Pedirles a los bancos centrales que nos ayuden a salir de la crisis es como pedirle al conde Drácula que contribuya a mejorar la seguridad en Transilvania. Sin embargo, una y otra vez persistimos en acudir a ellos como si fuera demiurgos que todo lo crean y armonizan. Un buen antídoto para semejante fantasía es el libro de Daniel Lacalle: La gran trampa, que publica Deusto, con el aclaratorio subtítulo de: Por qué los bancos centrales están abonando el terreno para la próxima crisis.
Saludablemente incorrecto, el doctor Lacalle nos invita a cuestionar los saberes establecidos. De hecho, habla de la “mal llamada crisis financiera”, porque nos centramos en el efecto, no en la causa. El síntoma fue la caída de las bolsas, los bancos y las empresas, pero la causa fue la represión financiera, es decir, la reducción artificial de los tipos de interés y el aumento de la liquidez para forzar a los agentes económicos a asumir riesgo, a invertir, con la idea de que los desequilibrios creados se compensarían en el futuro con crecimiento y empleo. La enfermedad es incentivar a tomar más riesgo por menor rentabilidad, y la desatan precisamente los bancos centrales, brazos monetarios del poder político, un poder que pretende ayudarnos pero que en realidad nos intoxica para cubrir problemas estructurales que prefiere no abordar.
Es una genuina intoxicación, y Daniel Lacalle habla del “gas de la risa monetario”, porque da la sensación de euforia, pero no arregla el problema de fondo: no es más que un efecto placebo que sólo lo perpetúa. El origen de la última crisis, como de tantas otras, fue el masivo aumento del riesgo provocado por la manipulación de la cantidad y del precio del dinero.
El contenido de las burbujas infladas por las autoridades monetarias puede cambiar: antes de 2008 la burbuja fue inmobiliaria, y ahora asistimos a una burbuja de deuda, pero los responsables siempre son los bancos centrales con sus políticas expansivas.
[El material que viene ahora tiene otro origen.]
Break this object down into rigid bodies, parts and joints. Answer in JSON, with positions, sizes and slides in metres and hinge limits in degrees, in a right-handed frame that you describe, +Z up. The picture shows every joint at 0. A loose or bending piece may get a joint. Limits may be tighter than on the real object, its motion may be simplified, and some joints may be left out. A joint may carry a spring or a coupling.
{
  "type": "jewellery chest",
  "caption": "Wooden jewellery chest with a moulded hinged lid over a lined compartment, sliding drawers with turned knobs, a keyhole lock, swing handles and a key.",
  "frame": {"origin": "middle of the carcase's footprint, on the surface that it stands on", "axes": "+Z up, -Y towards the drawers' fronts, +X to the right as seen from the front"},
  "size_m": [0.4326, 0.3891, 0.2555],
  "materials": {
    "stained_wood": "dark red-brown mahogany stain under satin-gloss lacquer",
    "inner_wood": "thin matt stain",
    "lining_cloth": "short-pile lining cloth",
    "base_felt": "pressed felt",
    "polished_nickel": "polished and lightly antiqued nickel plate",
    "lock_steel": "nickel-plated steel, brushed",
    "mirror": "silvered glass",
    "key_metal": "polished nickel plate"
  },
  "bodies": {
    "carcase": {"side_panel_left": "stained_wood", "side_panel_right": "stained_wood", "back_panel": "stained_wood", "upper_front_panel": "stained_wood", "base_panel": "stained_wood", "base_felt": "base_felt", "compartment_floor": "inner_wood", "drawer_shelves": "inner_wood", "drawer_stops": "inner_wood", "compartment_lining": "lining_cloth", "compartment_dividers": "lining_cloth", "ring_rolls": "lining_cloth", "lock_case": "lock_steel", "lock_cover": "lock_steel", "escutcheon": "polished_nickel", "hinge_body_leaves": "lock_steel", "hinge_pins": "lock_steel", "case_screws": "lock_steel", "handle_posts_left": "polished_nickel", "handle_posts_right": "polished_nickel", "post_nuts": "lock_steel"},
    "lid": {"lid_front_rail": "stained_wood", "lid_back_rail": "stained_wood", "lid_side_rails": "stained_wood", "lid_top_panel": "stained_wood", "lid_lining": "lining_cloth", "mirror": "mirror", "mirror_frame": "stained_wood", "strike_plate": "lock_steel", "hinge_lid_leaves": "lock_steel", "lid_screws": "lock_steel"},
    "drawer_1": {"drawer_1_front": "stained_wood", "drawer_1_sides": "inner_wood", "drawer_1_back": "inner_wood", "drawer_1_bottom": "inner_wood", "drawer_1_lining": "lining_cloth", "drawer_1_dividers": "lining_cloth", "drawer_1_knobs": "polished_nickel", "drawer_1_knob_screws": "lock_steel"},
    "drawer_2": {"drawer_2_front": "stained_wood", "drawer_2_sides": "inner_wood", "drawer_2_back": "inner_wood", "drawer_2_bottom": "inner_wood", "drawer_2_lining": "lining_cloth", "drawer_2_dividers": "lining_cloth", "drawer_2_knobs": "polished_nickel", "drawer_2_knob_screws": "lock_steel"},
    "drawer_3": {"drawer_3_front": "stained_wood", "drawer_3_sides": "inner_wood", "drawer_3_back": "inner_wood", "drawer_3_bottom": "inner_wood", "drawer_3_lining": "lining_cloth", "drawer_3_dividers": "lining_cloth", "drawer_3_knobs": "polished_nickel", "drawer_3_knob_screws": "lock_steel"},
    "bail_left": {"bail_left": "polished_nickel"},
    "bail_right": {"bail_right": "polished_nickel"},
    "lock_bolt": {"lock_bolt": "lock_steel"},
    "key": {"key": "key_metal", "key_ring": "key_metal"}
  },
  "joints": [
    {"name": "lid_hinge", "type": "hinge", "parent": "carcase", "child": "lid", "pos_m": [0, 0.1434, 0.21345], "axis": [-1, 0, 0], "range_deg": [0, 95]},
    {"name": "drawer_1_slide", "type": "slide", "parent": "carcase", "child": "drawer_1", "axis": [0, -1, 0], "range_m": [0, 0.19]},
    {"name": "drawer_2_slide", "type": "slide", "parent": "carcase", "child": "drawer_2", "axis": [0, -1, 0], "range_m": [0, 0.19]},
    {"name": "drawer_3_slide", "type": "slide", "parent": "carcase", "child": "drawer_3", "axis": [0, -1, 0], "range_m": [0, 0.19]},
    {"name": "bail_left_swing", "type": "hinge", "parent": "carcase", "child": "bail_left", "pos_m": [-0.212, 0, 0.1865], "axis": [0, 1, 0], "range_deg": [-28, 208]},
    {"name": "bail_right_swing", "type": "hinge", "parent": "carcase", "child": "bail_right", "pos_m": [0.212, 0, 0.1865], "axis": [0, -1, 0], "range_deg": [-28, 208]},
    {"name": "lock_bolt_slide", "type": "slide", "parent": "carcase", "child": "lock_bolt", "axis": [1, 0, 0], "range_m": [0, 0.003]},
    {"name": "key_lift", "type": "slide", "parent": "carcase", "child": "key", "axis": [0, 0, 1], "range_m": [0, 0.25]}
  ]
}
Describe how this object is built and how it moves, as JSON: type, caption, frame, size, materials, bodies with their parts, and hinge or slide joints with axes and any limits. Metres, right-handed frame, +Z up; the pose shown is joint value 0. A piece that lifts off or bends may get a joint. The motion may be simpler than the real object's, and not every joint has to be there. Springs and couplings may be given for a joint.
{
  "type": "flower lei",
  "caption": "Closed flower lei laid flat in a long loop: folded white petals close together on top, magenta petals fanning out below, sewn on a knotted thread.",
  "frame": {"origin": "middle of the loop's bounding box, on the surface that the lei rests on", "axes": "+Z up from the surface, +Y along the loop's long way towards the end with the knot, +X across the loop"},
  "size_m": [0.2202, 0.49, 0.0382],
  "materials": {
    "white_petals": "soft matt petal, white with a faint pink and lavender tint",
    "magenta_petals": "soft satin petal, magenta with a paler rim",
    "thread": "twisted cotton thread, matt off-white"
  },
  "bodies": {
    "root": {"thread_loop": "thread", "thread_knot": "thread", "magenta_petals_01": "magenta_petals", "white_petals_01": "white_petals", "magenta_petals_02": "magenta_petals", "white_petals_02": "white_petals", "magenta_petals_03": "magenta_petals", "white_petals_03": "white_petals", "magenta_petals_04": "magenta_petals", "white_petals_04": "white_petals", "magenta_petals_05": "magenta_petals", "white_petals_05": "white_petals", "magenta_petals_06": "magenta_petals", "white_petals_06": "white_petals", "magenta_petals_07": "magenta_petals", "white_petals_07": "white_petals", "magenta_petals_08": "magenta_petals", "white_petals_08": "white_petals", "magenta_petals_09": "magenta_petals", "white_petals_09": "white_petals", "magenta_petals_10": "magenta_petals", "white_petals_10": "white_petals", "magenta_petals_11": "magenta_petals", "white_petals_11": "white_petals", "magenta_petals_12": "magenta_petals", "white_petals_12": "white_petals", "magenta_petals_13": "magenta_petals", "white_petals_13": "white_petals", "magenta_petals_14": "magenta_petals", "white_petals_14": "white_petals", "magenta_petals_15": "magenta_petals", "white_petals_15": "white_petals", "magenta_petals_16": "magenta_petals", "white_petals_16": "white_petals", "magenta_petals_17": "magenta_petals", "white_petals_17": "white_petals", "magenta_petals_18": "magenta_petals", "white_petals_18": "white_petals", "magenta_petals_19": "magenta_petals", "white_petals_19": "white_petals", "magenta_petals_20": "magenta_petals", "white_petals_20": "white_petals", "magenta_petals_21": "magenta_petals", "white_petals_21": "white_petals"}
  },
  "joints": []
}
El autor subraya además que la desigualdad, frente a la cual los poderes públicos pretenden luchar, se agrava por esas políticas monetarias. Los salarios no suben y la represión financiera tiende a beneficiar a los ricos, y en especial al más rico de los ricos: el Estado.
Concluye el doctor Lacalle que la política de tipos de interés cero y los programas de adquisición de activos de los bancos centrales han demostrado ser más favorables para los activos de riesgo y los unicornios financieros que para los trabajadores, los ahorradores, las empresas y el mercado laboral. Los bancos emisores quedaron atrapados en su propia política porque no retiraron el estímulo por miedo a que el mercado se desplomase a causa de las elevadas valoraciones creadas por esa propia política.